Your hips will follow your knee, which also tends to follow your foot, so proper knee and foot position will dictate your hip alignment.
First, both feet should be slightly outside of shoulder width creating a sturdy “A-Frame” base. Starting with your inside leg closest to the ball, this foot and knee should be pointing directly toward the line of scrimmage. Then with your outside leg, bring the outside foot back with your toes aligned to the halfway point of the opposite insole of the inside foot.
Next, turn the outside foot to a 45 degree angle. This will allow for a proper pass set with that foot taking you on a 45 degree angle in your set. However, if you stay in this position your hip will be flaring open causing for your gate to open in a pass set and not enough force being generated to move effectively when moving inside in the run game.
In order to get the outside hip in a proper alignment, the athlete must pull their outside knee back into a neutral position getting as perpendicular to the line of scrimmage as possible.
This area of the stance tends to be an issue for younger offensive linemen, but still applies to all levels. The number one thing to remember when thinking about weight distribution is an offensive line stance and a defensive line stance are drastically different as the movement required by the two positions are also extremely different.
First, weight should be evenly distributed between the heels and feet.
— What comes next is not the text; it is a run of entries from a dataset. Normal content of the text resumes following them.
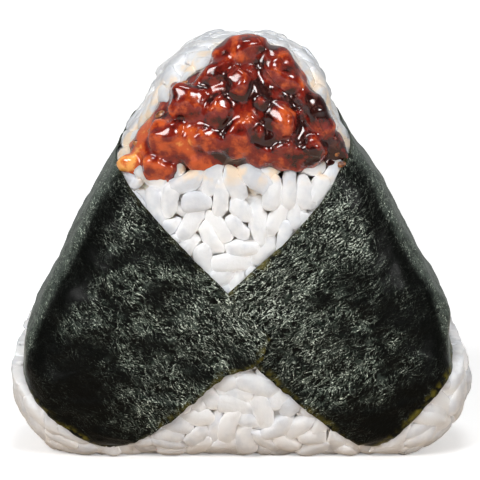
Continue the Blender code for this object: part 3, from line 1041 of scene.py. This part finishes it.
def apply_modifiers(obj):
    """Replaces the object's mesh by its evaluated one."""
    graph = bpy.context.evaluated_depsgraph_get()
    made = bpy.data.meshes.new_from_object(obj.evaluated_get(graph))
    old = obj.data
    obj.modifiers.clear()
    obj.data = made
    bpy.data.meshes.remove(old)


def add_smoothing(obj, rounds):
    soften = obj.modifiers.new("soften", "SMOOTH")
    soften.factor = 0.5
    soften.iterations = rounds


def skin(obj):
    """Replaces the overlapping meshes by one smooth skin."""
    wrap = obj.modifiers.new("skin", "REMESH")
    wrap.mode = "VOXEL"
    wrap.voxel_size = FILLING_VOXEL
    wrap.use_smooth_shade = True
    add_smoothing(obj, 12)
    apply_modifiers(obj)


def points_of(mesh, attribute="co"):
    found = np.empty(len(mesh.vertices) * 3, np.float32)
    mesh.vertices.foreach_get(attribute, found)
    return found.reshape(-1, 3).astype(float)


def calmed(obj, rounds):
    """The object's points after this many rounds of smoothing."""
    smoothed = obj.copy()
    smoothed.data = obj.data.copy()
    bpy.context.scene.collection.objects.link(smoothed)
    add_smoothing(smoothed, rounds)
    apply_modifiers(smoothed)
    found = points_of(smoothed.data)
    bpy.data.objects.remove(smoothed)
    return found


def finish_skin(obj):
    """Ripples of sauce, a lower edge behind the lip's grains, and how far each point stands out."""
    points = points_of(obj.data)
    ripple = 0.00055 * noise_at(points, 0.0044, 18.0) - 0.00040 * np.abs(noise_at(points, 0.0030, 19.0))
    low, high = FILLING_BOX
    in_front = points[:, 1] < FILLING_MIDDLE.y + 0.002
    shares, tips, _ = zip(*LIP_GRAINS)
    lip = low.z + np.interp((points[:, 0] - low.x) / (high.x - low.x), shares, tips)
    drop = 1 - smooth_ramp(points[:, 2], lip + RECESS_FROM, lip + RECESS_TO)
    points = points + points_of(obj.data, "normal") * ripple[:, None]
    points[:, 1] += LIP_RECESS * drop * in_front
    obj.data.vertices.foreach_set("co", points.astype(np.float32).ravel())
    obj.data.update()
    normals = points_of(obj.data, "normal")
    # how far each point stands out, which the material uses for painted shade in hollows and painted
    # highlight on raised places
    for name, rounds, most in (("stands", 50, 0.0010), ("stands_wide", 320, 0.0022)):
        stands = ((points - calmed(obj, rounds)) * normals).sum(axis=1)
        paint(obj, name, np.clip(stands / most, -1, 1))
    paint(obj, "to_right", np.clip((points[:, 0] - low.x) / (high.x - low.x), 0, 1))
    paint(obj, "up", np.clip((points[:, 2] - low.z) / (high.z - low.z), 0, 1))


# ---------------------------------------------------------------- materials


class Nodes:
    """A node tree with short ways to add and link nodes."""

    def __init__(self, tree):
        self.tree = tree

    def put(self, socket, value):
        if isinstance(value, bpy.types.NodeSocket):
            self.tree.links.new(value, socket)
        elif value is not None:
            socket.default_value = value

    def node(self, kind, *inputs, out=0, named=None, **settings):
        """An output of a new node, with its first inputs and its named ones given."""
        made = self.tree.nodes.new(kind)
        for key, value in settings.items():
            setattr(made, key, value)
        for socket, value in zip(made.inputs, inputs):
            self.put(socket, value)
        for name, value in (named or {}).items():
            self.put(made.inputs[name], value)
        return made.outputs[out]

    def math(self, operation, *inputs):
        return self.node("ShaderNodeMath", *inputs, operation=operation)

    def vector(self, operation, *inputs, out=0):
        return self.node("ShaderNodeVectorMath", *inputs, operation=operation, out=out)

    def turned(self, at, axis, degrees):
        angle = {"Vector": at, "Angle": math.radians(degrees)}
        return self.node("ShaderNodeVectorRotate", named=angle, rotation_type=axis)

    def attribute(self, name):
        return self.node("ShaderNodeAttribute", attribute_name=name, out=2)

    def place(self):
        """The point on the object, in millimetres."""
        return self.vector("MULTIPLY", self.node("ShaderNodeTexCoord", out=3), (1000.0, 1000.0, 1000.0))

    def noise(self, at, size, detail=2.0, rough=0.5, distort=0.0, out="Fac"):
        """Noise from about 0 to 1 with bumps of this size, in the units of at."""
        given = {"Vector": at, "Scale": 1.0 / size, "Detail": detail, "Roughness": rough}
        given["Distortion"] = distort
        return self.node("ShaderNodeTexNoise", named=given, out=out)

    def ramp(self, value, *ends):
        """Smooth steps: the value's two ends, and what they become if not 0 and 1."""
        return self.node("ShaderNodeMapRange", value, *ends, interpolation_type="SMOOTHSTEP")

    def mix(self, share, first, second):
        """A colour between two, each a triple or a socket."""
        made = self.tree.nodes.new("ShaderNodeMix")
        made.data_type = "RGBA"
        self.put(made.inputs["Factor"], share)
        for name, value in (("A", first), ("B", second)):
            socket = next(s for s in made.inputs if s.name == name and s.type == "RGBA")
            self.put(socket, value if isinstance(value, bpy.types.NodeSocket) else (*value, 1.0))
        return next(s for s in made.outputs if s.type == "RGBA")

    def bump(self, height, distance, strength):
        given = {"Strength": strength, "Distance": distance, "Height": height}
        return self.node("ShaderNodeBump", named=given)


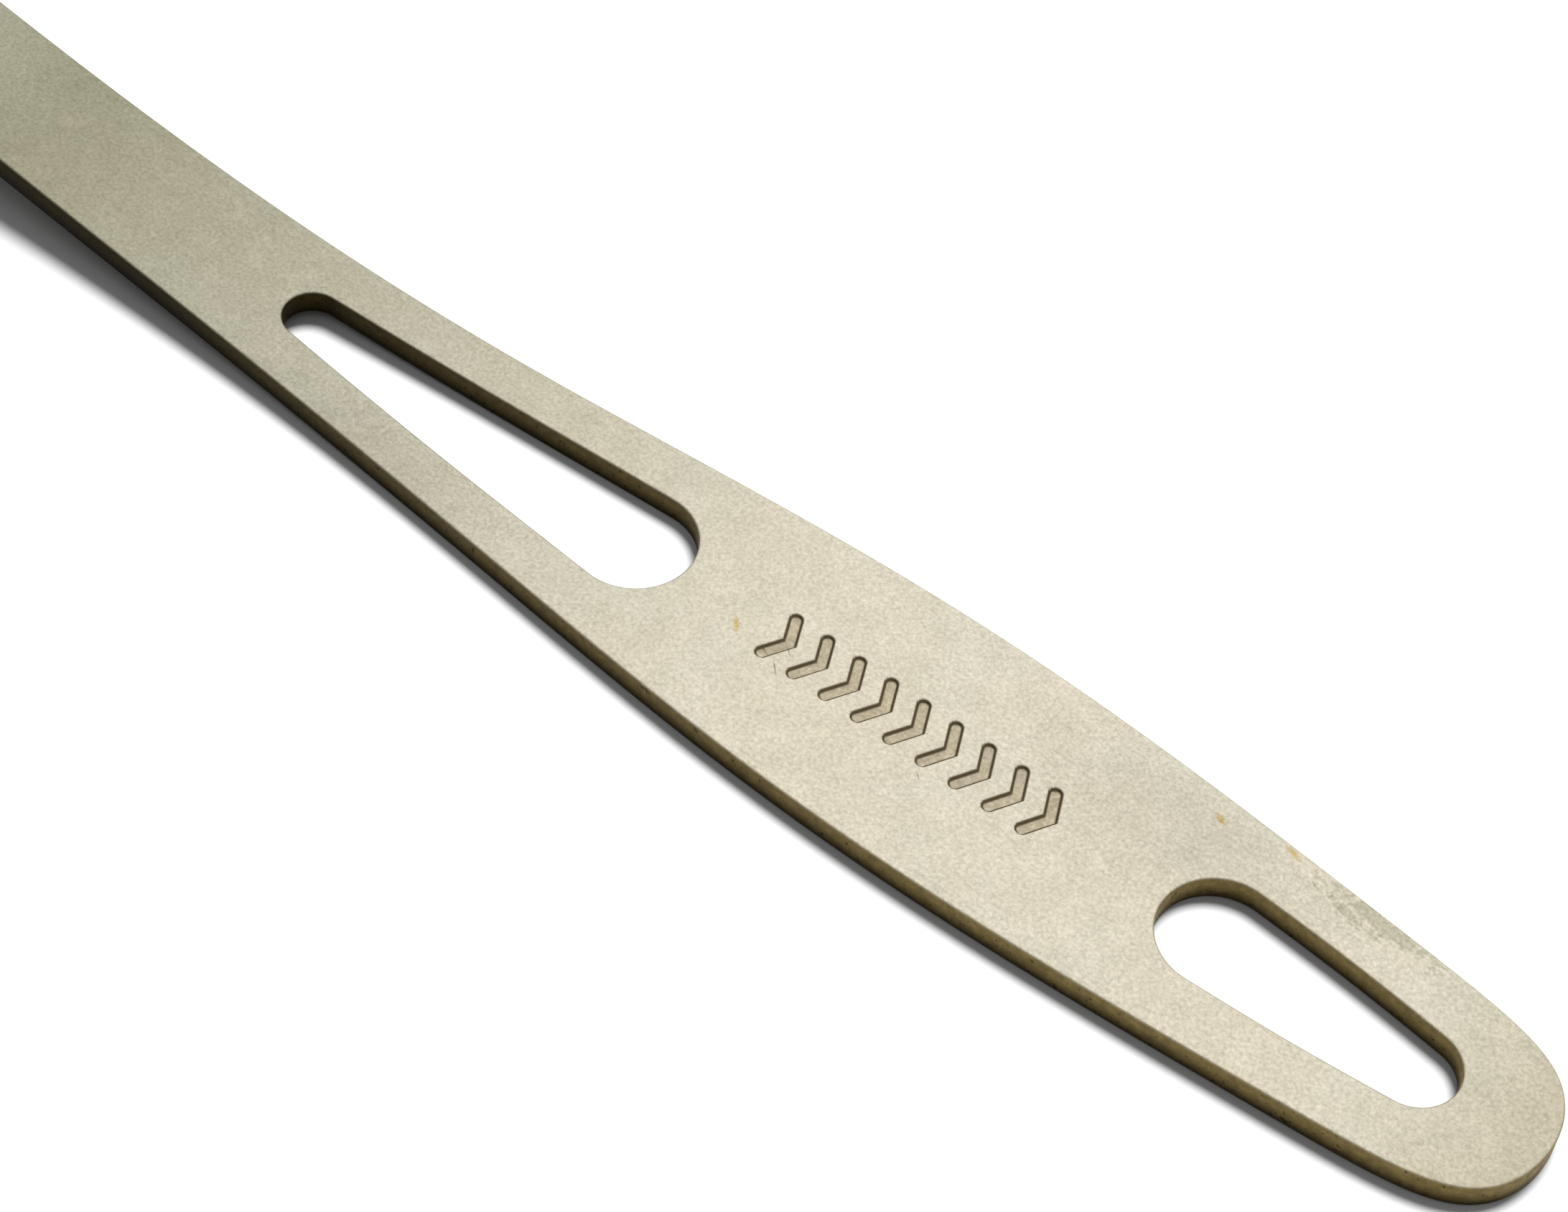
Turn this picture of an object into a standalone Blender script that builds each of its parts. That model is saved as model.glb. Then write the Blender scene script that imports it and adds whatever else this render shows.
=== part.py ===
"""A one-piece camping spork pressed from a single sheet of titanium.

The row frame has +X along the handle towards its hanging tip, +Z up and the
origin on the surface that the spork lies on, under the middle of its box.
Inside the functions, s is the distance from the hanging tip towards the
tines and y is the distance from the centre line.
"""

import bpy
import math
import numpy as np
from mathutils import Vector
from mathutils.geometry import delaunay_2d_cdt

MM = 0.001

# The sheet, and its two stretches: from the hanging tip to the bowl, and from there to the tines' ends
SHEET_THICKNESS = 1.5 * MM
HANDLE_LENGTH = 106.0 * MM
BOWL_LENGTH = 62.0 * MM

# The handle's outline: a leaf that is widest at the belly and narrows to a neck
BELLY_WIDTH = 14.5 * MM
BELLY_FROM_TIP = 35.0 * MM
BELLY_FALL_TO_TIP = 31.6 * MM
BELLY_FALL_TO_NECK = 30.2 * MM
NECK_WIDTH = 7.75 * MM
TIP_RADIUS = 6.0 * MM

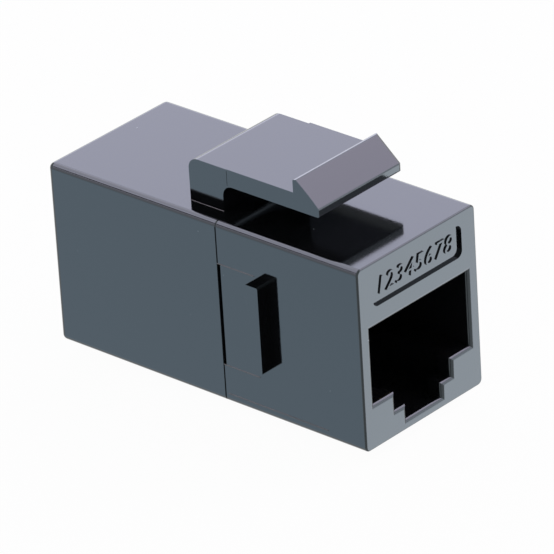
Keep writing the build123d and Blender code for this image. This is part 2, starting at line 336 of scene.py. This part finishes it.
def housing_plastic(settings):
    """Black glossy moulded plastic with a fine grain, faint haze and sparse dust."""
    material, tree, shader, place = new_material("housing_plastic")
    colour = tuple(settings.colour)
    lighter = tuple(HAZE_FACTOR * channel for channel in colour)
    haze = noise(tree, place, 3.0 * MM, 3.0)
    dust = specks(tree, place, settings.speck_spacing, settings.speck_share)
    tone = blend_colours(tree, haze, colour, lighter)
    dusty = add_node(tree, "ShaderNodeMix", data_type="RGBA")
    dusty.inputs[MIX_SECOND].default_value = (*DUST_COLOUR, 1)
    tree.links.new(dust, dusty.inputs[MIX_FACTOR])
    tree.links.new(tone, dusty.inputs[MIX_FIRST])
    tree.links.new(dusty.outputs[MIX_RESULT], shader.inputs["Base Color"])
    smoothest, roughest = settings.roughness - HAZE_ROUGHNESS, settings.roughness + HAZE_ROUGHNESS
    tree.links.new(remap(tree, haze, smoothest, roughest), shader.inputs["Roughness"])
    shader.inputs["IOR"].default_value = settings.index
    shader.inputs["Specular Tint"].default_value = (*settings.tint, 1)
    bump(tree, shader, noise(tree, place, settings.grain), settings.grain_depth)
    return material


def rubbed_plastic(settings):
    """The housing's plastic painted paler on fine raised lines: a painted highlight."""
    material, tree, shader, place = new_material("rubbed_plastic")
    colour = tuple(settings.colour)
    paler = tuple(PAINTED_HIGHLIGHT_FACTOR * channel for channel in colour)
    patches = noise(tree, place, 0.8 * MM)
    tree.links.new(blend_colours(tree, patches, colour, paler), shader.inputs["Base Color"])
    shader.inputs["Roughness"].default_value = 0.25
    shader.inputs["IOR"].default_value = settings.index
    return material


def seam_black():
    """Near-black matt line: painted shade of a fine gap in the mould's joint."""
    material, tree, shader, place = new_material("seam_black")
    patches = noise(tree, place, 0.3 * MM)
    tree.links.new(blend_colours(tree, patches, (0.002, 0.002, 0.002), (0.008, 0.008, 0.009)),
                   shader.inputs["Base Color"])
    shader.inputs["Roughness"].default_value = 0.8
    shader.inputs["Specular IOR Level"].default_value = 0.1
    return material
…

It is important to have the entire foot or “every cleat in the ground”. If your entire foot is not in contact with the ground pre-snap it is very hard to get it their post-snap, and if you can get it there it is wasted movement. This is because the larger surface area generating force through the ground the more power will be generated allowing for you to move the defender.
The other big point to focus on with weight distribution is the ability to pick up your hand in a three-point stance. There should be no difference in weight distribution between a two and three-point stance. The only difference between the two is simply placing the outside hand on the ground.
An effective way to see if a player has too much of a forward lean or unequal weight distribution out of a three-point stance is to pull the down hand out from under them in their stance. If they fall forward they need to shift their weight back.
The center has a slightly different stance has he is aligned directly over the ball. There is no inside or outside foot to refer to, nor do they have the ability to drop one foot slightly behind the other.
The goal for the center post snap is to essentially turn into a guard depending on which direction they are moving. In order to effectively do this, the center must slightly open both hips as a guard would with his outside leg.
To do this, start in the same athletic “A Frame” position with both feet parallel to each other. Then pull the toes up and rotate on both heels until both feet are slightly pointing out in order for the hips to turn into a slightly open position. This allows for the center to effective pass set in either direction or effectively generate upfield or lateral force in the run game.
The same rules for depth and weight distribution apply with the center simply resting his hand on the ball to snap it.
The stance is the base building block of offensive line play. In order for an athlete to effectively carry out their block, they must be set up for success from the start. If the athlete can determine proper depth of their stance, get their hips in a proper alignment, and their weight correctly distributed, they will be able to effectively move off the ball and maximize force generated to move defenders.
Other Points to Consider
- It is important to actually take time during practice to go through step by step on how to get into a proper stance
- Brush up on the stance throughout the year as this can be a forgotten but crucial aspect of offensive line play
- Teaching this stance helps take the head out of the block promoting player safety
- Don’t arch the back in the stance, pretend there is a rod running from your butt to your neck in the stance
What do offensive linemen eat?
Offensive linemen tend to be bigger so a higher caloric intake is necessary to maintain size. However, it is important for them to move effectively, so it is important to eat in a way that allows them to put on healthy lean mass.
What is a pass set?
A pass set is the way an offensive lineman blocks to protect the quarterback on a pass play. There are many ways to teach a pass set, but usually they move at a 45 degree angle to cut off the defenders path to the quarterback.
How big are offensive linemen?
The size of offensive linemen isn’t as important as many think. Sure there are benefits to functional strength and size, but technique is the main emphasis over size. Average size vary by level, but most NFL linemen are roughly 6’3″ and around 300 pounds.